Again, I’ve been asked to respond. Look, we know that the Fed just cut its macro forecast twice in two months, Obama felt the need to announce yet another fiscal stimulus package, and the latest Fed Beige Book was pretty well the softest it has been in nearly a year. The macro backdrop could not possibly be more clouded.
It is also worth questioning the frequent use of mindless cycle-on-cycle charts that try — shamelessly in my opinion — to convince people that the U.S. labour market isn’t in that bad of shape with nearly 15 million unemployed and another 11 million underemployed. As a share of the workforce, these are levels last seen in the 1930s. Never in the post-WWII era have we seen almost half the unemployed ranks out of work for over six months. That share in the past didn’t go above 30%, even in the worst downturns. Relying on “headline” payrolls (not even taking hours or total labour input into account) and the 2001 tech wreck as the prime example, a “recession” that contained not one quarter of decline in consumer spending and no home price deflation at all, is not what I’d call very useful. I’m not even sure what it’s telling us. If it’s saying that we are enjoying a better bounce off the “recession” lows compared to 2001, then it’s only really a debate as to when did that downturn “really” end and if in fact the most recent recession has fully terminated.

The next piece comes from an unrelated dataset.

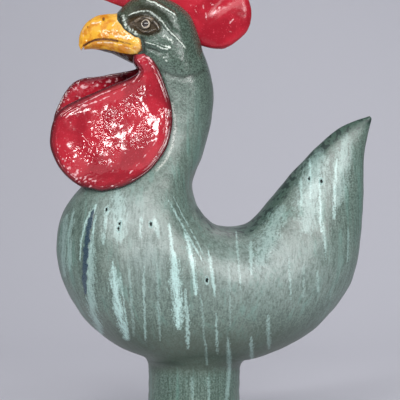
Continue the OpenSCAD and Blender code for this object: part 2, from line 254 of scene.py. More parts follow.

So, what I’m saying, or even recommending, is that we be extremely judicious in terms of how external research should be interpreted. I also read a lot of research from the bears too, by the way — it cuts both ways.
It has been assumed that the homebuilders have cut production sufficiently to cut into the inventory backlog and provide the launching pad for a new housing cycle. But the assumptions used to drive the conclusion is that net household formation is 1.2 million — but it’s barely above 600k at an annual rate and for homeownership purposes demographic demand is 67% of that figure.
This is where it gets interesting — namely a slam on those who would get caught in the weeds on numbers, rather than anything tangible.
If I was going to publish a bullish report on the U.S. economy, it certainly wouldn’t be based on consumption, employment or housing. It would be based on innovation, patents, and the likelihood that the U.S. is embarking on a manufacturing renaissance of sorts — partly reflecting the new permanently higher level of energy prices, which has negatively affected globalization, years of U.S. dollar depreciation, which has helped act as a protective tariff for local producers as well as a major competitive boost.
Remember how aviation technology accelerated dramatically in the 1930s depression? Nothing is to say that we can’t see major advances in coming years in energy, medical and transportation technologies even as the economy continues to struggle with expunging all the debt and spending excesses of the last cycle. I have no problem with reports that are bullish on specific themes but at the same time I strongly feel that we should treat reports that shamelessly attempt to downplay the very serious and complex headwinds in the U.S. labour and housing markets, with the utmost of scepticism.